The Banque de Paris controls the bulk of this capital directly. A small amount is handled through subsidiary companies.

Two of the directors on the Board of the State Bank of Morocco (one of them the managing director) are directors of the Banque de Paris. During recent years the average dividend on the Morocco State Bank Stock has been 20 per cent.

The Banque de Paris also controls the Commercial Bank of Morocco. Four of its directors sit on the Board of Directors of the Moroccan railroads. It holds interests in the Franco-Spanish Fez-Tangier Railroad and dominates such electrical companies as the Société Général d'Energie Electrique. The Banque de Paris also controls the Moroccan breweries, the Maghreb Milling Company, which has a monopoly of the Moroccan flour trade, and the Municipal Slaughter House Company which controls the cattle market and has the concession for constructing slaughter houses, markets, etc. The Banque de Paris also has interests in three important land companies and in a number of construction companies. It is likewise interested in the Moroccan International Tobacco Company.

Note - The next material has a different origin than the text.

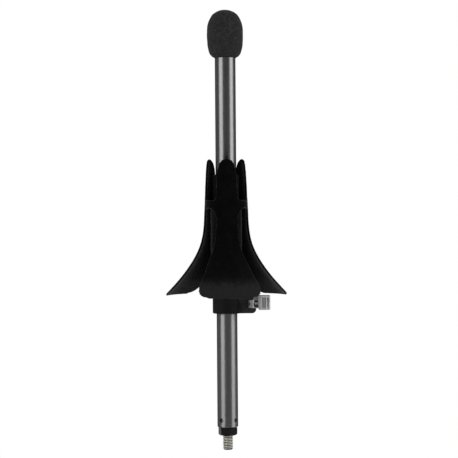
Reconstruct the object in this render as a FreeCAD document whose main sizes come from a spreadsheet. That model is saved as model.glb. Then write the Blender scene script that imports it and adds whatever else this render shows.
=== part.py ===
"""Screw-in bell peg for a trumpet or flugelhorn stand, millimetres.

Frame: +Z runs up the post, the origin is on the post's axis in the plane of the
lock nut's underside (the face that seats on a stand's base), the front petal of
the cone points to -Y and the clamp's ears and lever point to +X.
"""

import FreeCAD, Part
import math
import os
import Sketcher
from FreeCAD import Placement, Rotation, Vector

doc = FreeCAD.newDocument("BellPeg")

# ---------------------------------------------------------------------------
# Driving dimensions
# ---------------------------------------------------------------------------

DIMENSIONS = [
    # post
    ("tube_dia", 16.0, "post tube, outside diameter"),
    ("tube_wall", 1.25, "post tube, wall"),
    ("tube_foot", 6.5, "height of the tube's lower end"),
    ("tube_head", 314.0, "height of the tube's upper end"),
    ("tube_edge", 0.4, "rounding of the tube's lower end"),
    ("stake_height", 11.85, "height of the staking marks"),
    ("stake_dia", 3.6, "mouth diameter of a staking mark"),
    ("stake_core", 1.1, "flat bottom diameter of a staking mark"),
    ("stake_depth", 0.9, "depth of a staking mark"),
    ("stake_count", 4.0, "staking marks around the tube"),
    # foot
    ("nut_flats", 13.0, "M8 lock nut, across flats"),
    ("nut_height", 6.5, "M8 lock nut, height"),
    ("nut_washer_dia", 12.1, "M8 lock nut, chamfer circle on its faces"),
    ("stud_dia", 8.0, "M8 stud, outside diameter"),
    ("stud_pitch_dia", 7.188, "M8 stud, pitch diameter, used where it is screwed in"),
    ("stud_root_dia", 6.47, "M8 stud, root diameter"),
    ("stud_lead", 1.25, "M8 thread, pitch"),
    ("stud_crest", 0.22, "width of a thread crest"),
    ("stud_below", 11.2, "stud length below the nut"),
    ("stud_above", 22.0, "stud length above the nut's underside"),
    ("stud_point", 0.9, "end chamfer of the stud"),
    ("stud_turns", 8.0, "thread grooves on the free length"),
    ("insert_top", 27.0, "height of the threaded insert's top"),
    ("insert_groove", 2.6, "width of the insert's staking groove"),
    ("insert_groove_depth", 0.9, "depth of the insert's staking groove"),
    # top plug and foam
    ("plug_shank", 12.0, "top plug, length inside the tube"),
    ("plug_head", 1.6, "top plug, height above the tube"),
    ("plug_bore", 9.0, "top plug, hollow diameter"),
    ("foam_base", 291.4, "height of the foam tip's lower face"),
    ("foam_top", 328.4, "height of the foam tip's crown"),
    ("foam_gap", 0.05, "foam bore, radial clearance on the tube"),
    ("foam_pocket", 315.9, "height of the foam bore's end"),
    # cone
    ("cone_wall", 1.5, "petal cone, wall"),
    ("finger_top", 213.9, "height of the finger tips"),
    ("band_top", 181.5, "height of the closed band's upper edge"),
    ("band_foot", 175.6, "height of the closed band's lower edge"),
    ("rim_height", 108.6, "height of the petals' rim, on the outer face"),
    ("slot_round", 3.6, "corner radius at the foot of the upper slots"),
    ("petal_round", 10.0, "corner rounding of the petals, across"),
    ("petal_round_long", 13.6, "corner rounding of the petals, along the surface"),
    ("petal_count", 3.0, "petals around the cone"),
    ("sleeve_dia", 24.0, "cone sleeve, outside diameter"),
    ("sleeve_foot", 109.2, "height of the sleeve's lower end"),
    ("web_foot", 176.0, "height of the web's underside"),
    ("web_top", 177.8, "height of the web's upper face"),
    # carrier
    ("hub_dia", 20.0, "carrier hub, outside diameter"),
    ("hub_top", 201.4, "height of the hub's upper end"),
    ("hub_guide_dia", 16.16, "carrier hub, guide bore at its upper end"),
    ("hub_relief_dia", 17.4, "carrier hub, relieved bore"),
    ("hub_guide_length", 22.0, "length of the guide bore"),
    ("collar_dia", 22.0, "clamp collar, outside diameter"),
    ("collar_foot", 94.3, "height of the collar's lower face"),
    ("collar_top", 107.0, "height of the collar's upper end"),
    ("flange_top", 109.0, "height of the flange that carries the sleeve"),
    ("liner_pocket_dia", 18.5, "bore that holds the split liner"),
    ("lip_height", 1.0, "height of the lip under the liner"),
    ("lip_bore_dia", 16.9, "bore of the lip"),
    ("ear_reach", 22.4, "ears, reach from the post's axis"),
    ("ear_top", 107.3, "height of the ears' upper edge"),
    ("ear_front", 4.0, "front ear, distance of its face from the slit's middle"),
    ("ear_rear", 5.0, "rear ear, distance of its face from the slit's middle"),
    ("ear_round", 3.0, "lower corner radius of the ears"),
    ("ear_round_top", 1.5, "upper corner radius of the ears"),
    ("slit_width", 1.6, "width of the clamp slit"),
    ("slit_top", 116.0, "height of the slit's end"),
    ("bolt_hole_dia", 3.3, "bolt hole through the ears"),
    ("nut_pocket_flats", 5.6, "hexagonal pocket in the rear ear, across flats"),
    ("nut_pocket_depth", 2.5, "depth of the hexagonal pocket"),
    # liner and ring
    ("liner_gap", 0.05, "running clearance each side of the liner"),
    ("liner_height", 17.4, "liner, height"),
    ("liner_split", 1.6, "liner, width of its split"),
    ("ring_thick", 1.2, "retaining ring, thickness"),
    ("ring_inner_dia", 19.0, "retaining ring, inside diameter"),
    ("ring_outer_dia", 23.2, "retaining ring, outside diameter"),
    ("ring_opening", 7.0, "retaining ring, width of its opening"),
    # lever and bolt
    ("lever_axis_x", 18.9, "lever pivot, distance from the post's axis along X"),
    ("lever_axis_y", 8.25, "lever pivot, distance in front of the slit's middle"),
    ("lever_axis_z", 101.75, "height of the lever's middle"),
    ("barrel_dia", 5.4, "cam barrel, diameter"),
    ("barrel_height", 6.2, "cam barrel, height"),
    ("barrel_edge", 0.4, "cam barrel, rounding of its ends"),
    ("cam_throw", 0.45, "cam barrel, offset from the pivot"),
    ("pivot_dia", 1.6, "lever pivot pin, diameter"),
    ("tab_start", 4.9, "thumb tab, start along the lever"),
    ("tab_end", 14.15, "thumb tab, end along the lever"),
    ("tab_under", 4.7, "thumb tab, depth below the lever's middle"),
    ("tab_over", 6.8, "thumb tab, height above the lever's middle"),
    ("tab_thick", 2.3, "thumb tab, thickness"),
    ("tab_round_end", 0.9, "thumb tab, corner radius at its free end"),
    ("tab_round_top", 0.55, "thumb tab, upper corner radius at the neck"),
    ("tab_round_low", 1.4, "thumb tab, lower corner radius at the neck"),
    ("bead_foot", 5.3, "bead on the tab, height of its lower edge above the middle"),
    ("bead_rise", 0.42, "bead on the tab, rise above the front face"),
    ("neck_front", 1.35, "lever neck, front face before the pivot"),
    ("neck_back", 1.2, "lever neck, back face behind the pivot"),
    ("window_floor", 0.5, "windows in the neck, floor before the pivot"),
    ("groove_width", 0.85, "grip grooves, width"),
    ("groove_foot", 2.95, "grip grooves, lower end below the lever's middle"),
    ("groove_head", 4.85, "grip grooves, upper end above the lever's middle"),
    ("eye_dia", 3.5, "bolt eye, outside diameter"),
    ("eye_bore_dia", 1.7, "bolt eye, bore"),
    ("eye_thick", 1.8, "bolt eye, thickness"),
    ("eye_slot", 2.1, "slot in the cam barrel for the bolt eye"),
    ("bolt_dia", 3.0, "tension bolt, shank diameter"),
    ("bolt_end", 5.3, "tension bolt, reach behind the slit's middle"),
    ("washer_dia", 6.0, "thrust washer, outside diameter"),
    ("washer_bore_dia", 3.1, "thrust washer, bore"),
    ("washer_thick", 0.8, "thrust washer, thickness"),
    ("tnut_flats", 5.5, "tension nut, across flats"),
    ("tnut_height", 2.4, "tension nut, height"),
]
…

Besides these widely scattered business enterprises the Banque de Paris controls the Compagnie Général du Maroc, whose chairman is also chairman of the Banque de Paris. The Compagnie Général, with a capital of twenty million francs, engages in "all operations likely to favor the development of Morocco."

Altogether the Banque de Paris controls at least twenty-five companies in Morocco. Thus this financial organization is not only a power in French economic and political life. It is, to an even greater extent, a power in the economic and political life of Morocco.

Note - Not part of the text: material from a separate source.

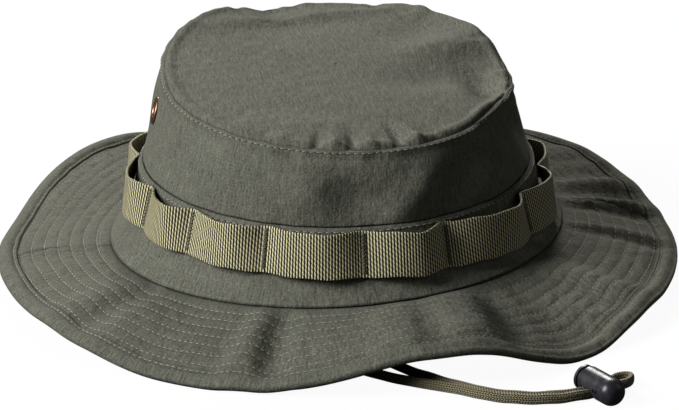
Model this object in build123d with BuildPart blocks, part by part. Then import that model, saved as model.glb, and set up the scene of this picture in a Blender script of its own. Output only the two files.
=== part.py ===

Morocco has proved a lucrative field for French capital. At the moment, attention is centred on certain iron deposits which are presumably very rich, While these deposits have not yet been fully tested out, similar deposits in Algeria and Tunis produce ore containing 50 per cent of metal, and the iron mining companies in these two countries have been paying as high as 150 per cent in dividends.

Spain, defeated in her efforts to retain a foothold in Morocco, turned over her iron ore concessions to the Bangue de Paris group of French business men.[2] The military defeat of Spain meant the economic triumph of the Banque de Paris, provided the French army could do what the Spanish military forces had failed to do—subjugate the Riff.

This is the economic background of the Riff War. French business wanted to see Spain lose in her fight with Abd-el-Krim. That gave French business the mines. French business wants the Riff whipped into line. Otherwise the mines cannot be profitably worked.

  1. Jacques Doriot, Les Impérialistes et le Maroc, Librairie de l'Humanité, 120 rue Lafayette, Paris, 1925, pp 13–24.
  2. Lebour Monthly, August, 1925, pp. 492–493.